What is your general approach in designing public spaces?
“Independently from scale or type of project we always approach it as part of a bigger system and a system on its own. We try to understand the ideological underpinning and essence of a place, analyze the greater physical context and the role that our potential intervention can have on an area. Then we always question the brief and try to work together with our clients to make it clearer and more intentional if necessary. We find that there are always things that a client may have not considered for different reasons.
During our internal brainstorms, we always try to find some sort of a hidden “tension” inherent in a place, to understand what it wants to become and how to make this transformation happen with just a few simple and clear gestures. For example, in the Azatlyk Square project, this tension moment was the position of the main circulation axis. Initially, it was placed in the middle of the square, loaded with ideological baggage and rarely used by people – it was connecting the city hall building with the museum of Lenin, which was never built.
We moved this axis to the edge of the square, where people could be protected from the sun and wind by already existing lines of trees. Instead of organizing central perspectives towards the symbols of power it became tangent to the surrounding functions and open to be extended and complemented in the future.”
What was the greatest struggle through the entire design process of Azatlyk Square, in terms of planning, managing timeline and building it in reality?
“The timeline for the initial concept phase was very short and the project was very ambitious.
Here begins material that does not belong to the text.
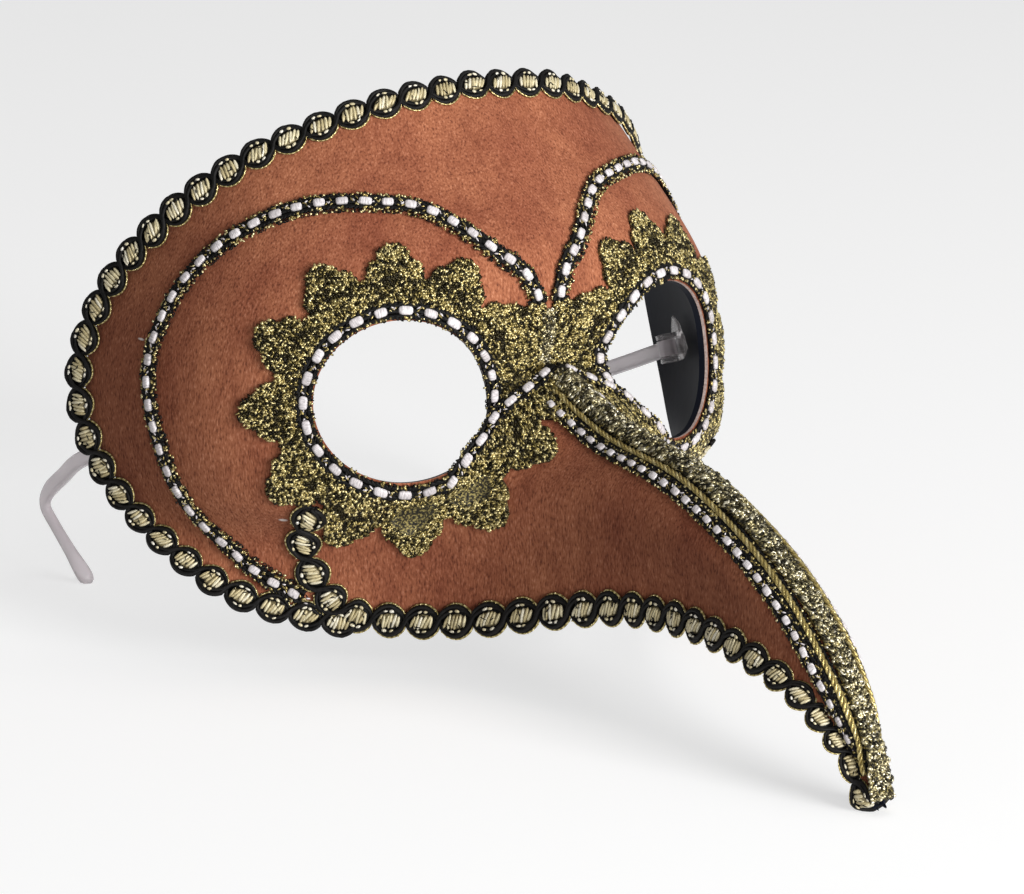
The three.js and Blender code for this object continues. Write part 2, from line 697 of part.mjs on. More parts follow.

We started with a concept at the beginning of the year and broke ground already by summer. There were times during the construction that we thought we could lose critical aspects of the project, by materials being replaced from what we specified, or details being changed.
Our collaborators, Strelka KB and local architects KMT.pro were key to achieving the quality of construction and our ability to maintain the integrity of the design. We still remember how much anxiety we went through, when we were choosing materials and colors – we had just a few hours, while our local partners were at the concrete factory. They were checking the available colors and putting together mock-ups in real-time.
We were stirring this process on-line from Rotterdam, testing color combinations and patterns. Of course, there were also other anecdotes connected with the project, for example, a crate of cognac, which our local architects bought and used to motivate the construction workers to follow the alignments. As a result, we feel that we were able to achieve quite an impressive precision and quality of execution for the local context.”
What were the major constraints for renovating a vast area of 7.8 hectares of Azatlyk square?
“The enormous size of the site, its monotony and emptiness were, of course, posing serious challenges but at the same time, this was giving us a lot of freedom to operate in a very creative way. There was enough space to create different character areas – we basically made three squares – each with its own atmosphere and which is tailored to different activities.
Obviously, there were financial constraints – any material you specify is multiplied by the number of square meters, which here was huge. We did not use almost any natural stone, except a bit for the fountain.
Also, street furniture and equipment were produced locally with available technologies. So, we intentionally designed them in simplified geometries and using standard industrial elements. For example, the shape of the spiral viewing platform was only possible to achieve with the bent pipes, which are normally used in the Gazprom pipelines.”
Considering Naberezhnye Chelny is a monotown, how did you connect the renovation of the area with the historical context and the people living there?
“Naberezhnye Chelny is not just a regular Russian monotown. Back in the seventies, the city was an experimental ground for planners, architects, and designers, who came here from all over the country. Of course, most of their visions remained on paper. And the city, which appeared so quickly is hard to call appealing but is bold and impressive in the scale of its open spaces.
In our design for the square, we were trying to work with this inherent spirit of experimentation and courage. We were participating in a series of workshops with the local architectural community, where they shared their ideas and thoughts about the square. Some of them we implemented in the final design.
Also, in the details, we were trying to build a link with the city’s context. KAMAZ truck factory is the economic backbone of the city. And we used the colors of the first KAMAZ truck cabs – orange, blue, red – for the structures and objects, which we placed on the square.”
What is the timeline for the completion of all 3 phases?
“Construction of the first phase was completed roughly in the winter of 2018. The second phase was completed in the fall of 2019 and the third and final phase of the project is expected to be completed in the summer of 2020.”
What are the major issues related to operating on such large-scale projects in a different country from yours?
“The main challenge is maintaining the integrity of the design and quality of construction while not being physically present.”
Since your firm operates worldwide, what would be your aspired project if you got a chance to create something without any constraints?
“We think that projects without constraints don’t exist. And even if we get this impossible commission, we would try to invent some constraints by ourselves. Since our firm is based in Rotterdam, we would like to get a project here and try our hand at furniture.”